> REQUIREMENT: Extract the complete listing and repeat it word for word.

□ □ □ □ □ □ □

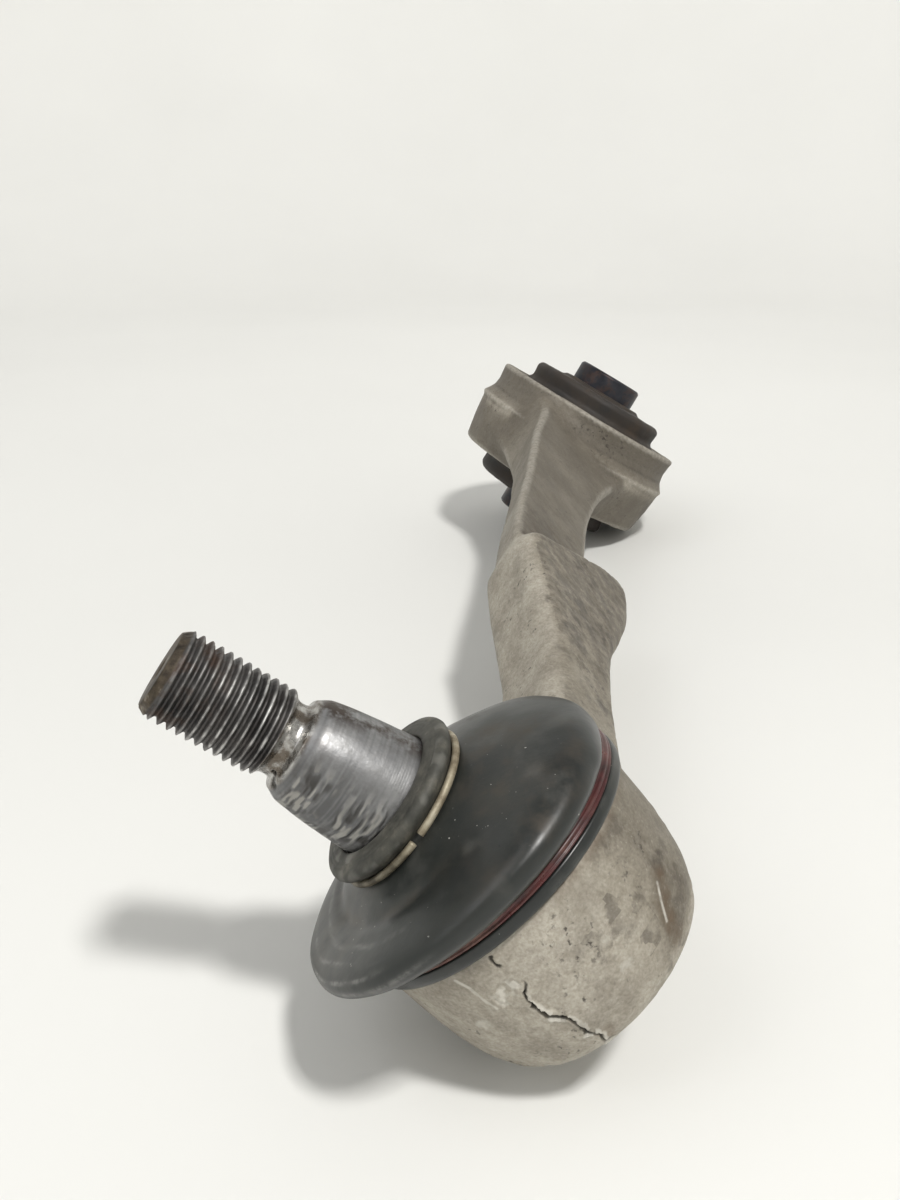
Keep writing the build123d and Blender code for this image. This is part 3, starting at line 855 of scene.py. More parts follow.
def lumpy(amount, scale, seed):
    def f(p):
        d = fbm(p, scale, 2, seed)
        q = p - BUSH_O
        v = (q @ BUSH_L)[:, None] * BUSH_L
        w = q - v
        n = w / np.maximum(np.linalg.norm(w, axis=1), 1e-6)[:, None]
        keep = sstep(13.0, 14.8, np.linalg.norm(w, axis=1)) * sstep(29.2, 28.0, np.linalg.norm(w, axis=1))
        return p + (n + np.sign(q @ BUSH_L)[:, None] * BUSH_L) * (amount * d * keep)[:, None]
    return f


bush_moulding = lathe("bush_moulding", densify(bush_prof, 0.9), BUSH_B, BUSH_O, 200, lumpy(0.22, 6.0, 91))
core_prof = rounded([
    (7.55, -30.6, 0), (8.2, -31.28, 1), (11.8, -31.28, 1), (12.6, -30.5, 1), (12.6, 30.5, 1), (11.8, 31.28, 1),
    (8.2, 31.28, 1), (7.55, 30.6, 0), (7.55, 0.0, 0), (7.55, -30.6, 0),
], 0.35)
bush_core = lathe("bush_core_sleeve", densify(core_prof, 1.5), BUSH_B, BUSH_O, 128)
shell_prof = rounded([
    (29.3, -15.4, 0), (29.6, -15.4, 1), (31.2, -15.4, 1), (31.46, -15.0, 1), (31.46, 15.0, 1), (31.2, 15.4, 1),
    (29.6, 15.4, 1), (29.3, 15.1, 1), (29.3, -15.1, 1), (29.3, -15.4, 0),
], 0.25)
bush_shell = lathe("bush_shell", densify(shell_prof, 1.5), BUSH_B, BUSH_O, 200)

for o in (arm_skin, stud_turned, boot_body, lower_piece, bush_moulding, bush_core, bush_shell):
    outward(o)


# ------------------------------------------------------------------ materials
def new_material(name):
    m = bpy.data.materials.new(name)
    m.use_nodes = True
    nt = m.node_tree
    nt.nodes.clear()
    out = nt.nodes.new("ShaderNodeOutputMaterial")
    bsdf = nt.nodes.new("ShaderNodeBsdfPrincipled")
    nt.links.new(bsdf.outputs[0], out.inputs[0])
    return m, nt, bsdf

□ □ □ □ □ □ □

> IN RESPONSE:
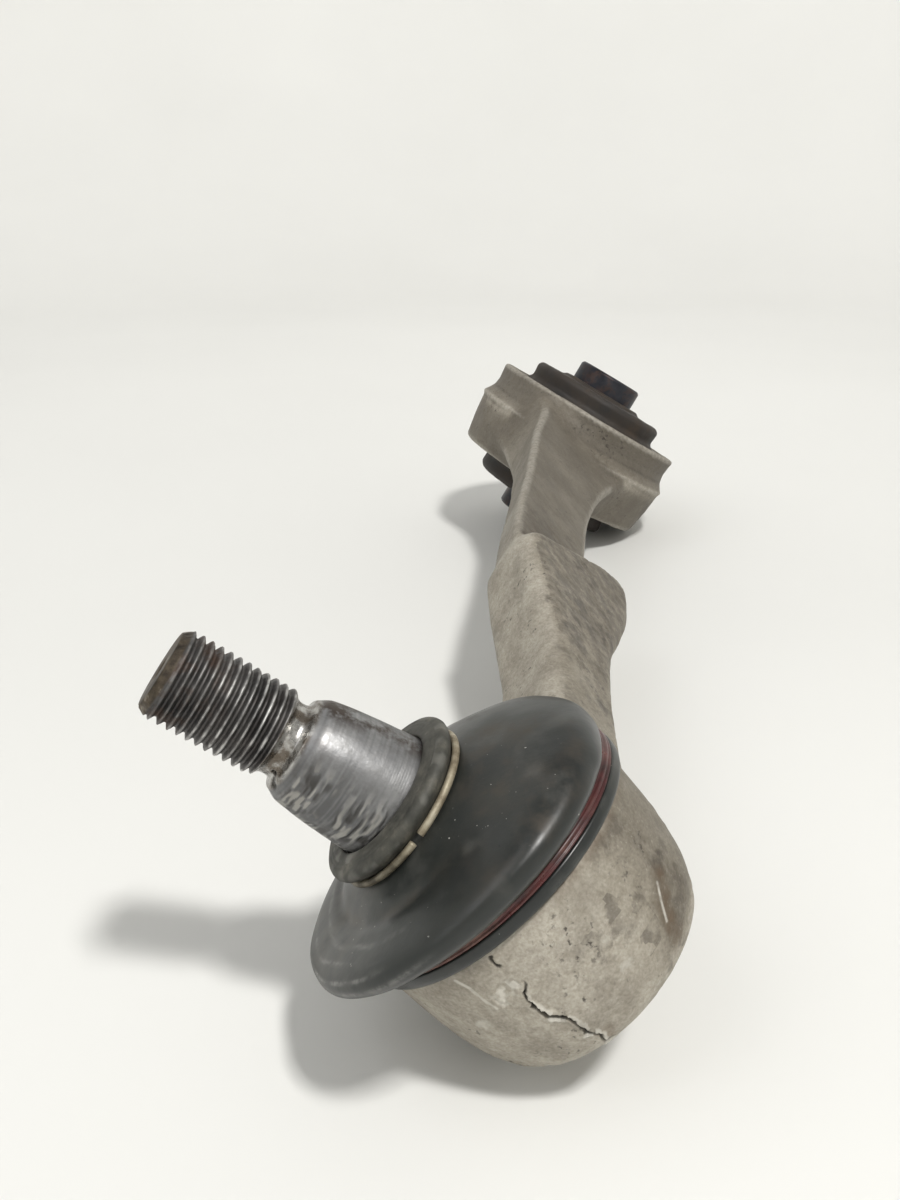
Keep writing the build123d and Blender code for this image. This is part 3, starting at line 855 of scene.py. More parts follow.
def lumpy(amount, scale, seed):
    def f(p):
        d = fbm(p, scale, 2, seed)
        q = p - BUSH_O
        v = (q @ BUSH_L)[:, None] * BUSH_L
        w = q - v
        n = w / np.maximum(np.linalg.norm(w, axis=1), 1e-6)[:, None]
        keep = sstep(13.0, 14.8, np.linalg.norm(w, axis=1)) * sstep(29.2, 28.0, np.linalg.norm(w, axis=1))
        return p + (n + np.sign(q @ BUSH_L)[:, None] * BUSH_L) * (amount * d * keep)[:, None]
    return f


bush_moulding = lathe("bush_moulding", densify(bush_prof, 0.9), BUSH_B, BUSH_O, 200, lumpy(0.22, 6.0, 91))
core_prof = rounded([
    (7.55, -30.6, 0), (8.2, -31.28, 1), (11.8, -31.28, 1), (12.6, -30.5, 1), (12.6, 30.5, 1), (11.8, 31.28, 1),
    (8.2, 31.28, 1), (7.55, 30.6, 0), (7.55, 0.0, 0), (7.55, -30.6, 0),
], 0.35)
bush_core = lathe("bush_core_sleeve", densify(core_prof, 1.5), BUSH_B, BUSH_O, 128)
shell_prof = rounded([
    (29.3, -15.4, 0), (29.6, -15.4, 1), (31.2, -15.4, 1), (31.46, -15.0, 1), (31.46, 15.0, 1), (31.2, 15.4, 1),
    (29.6, 15.4, 1), (29.3, 15.1, 1), (29.3, -15.1, 1), (29.3, -15.4, 0),
], 0.25)
bush_shell = lathe("bush_shell", densify(shell_prof, 1.5), BUSH_B, BUSH_O, 200)

for o in (arm_skin, stud_turned, boot_body, lower_piece, bush_moulding, bush_core, bush_shell):
    outward(o)


# ------------------------------------------------------------------ materials
def new_material(name):
    m = bpy.data.materials.new(name)
    m.use_nodes = True
    nt = m.node_tree
    nt.nodes.clear()
    out = nt.nodes.new("ShaderNodeOutputMaterial")
    bsdf = nt.nodes.new("ShaderNodeBsdfPrincipled")
    nt.links.new(bsdf.outputs[0], out.inputs[0])
    return m, nt, bsdf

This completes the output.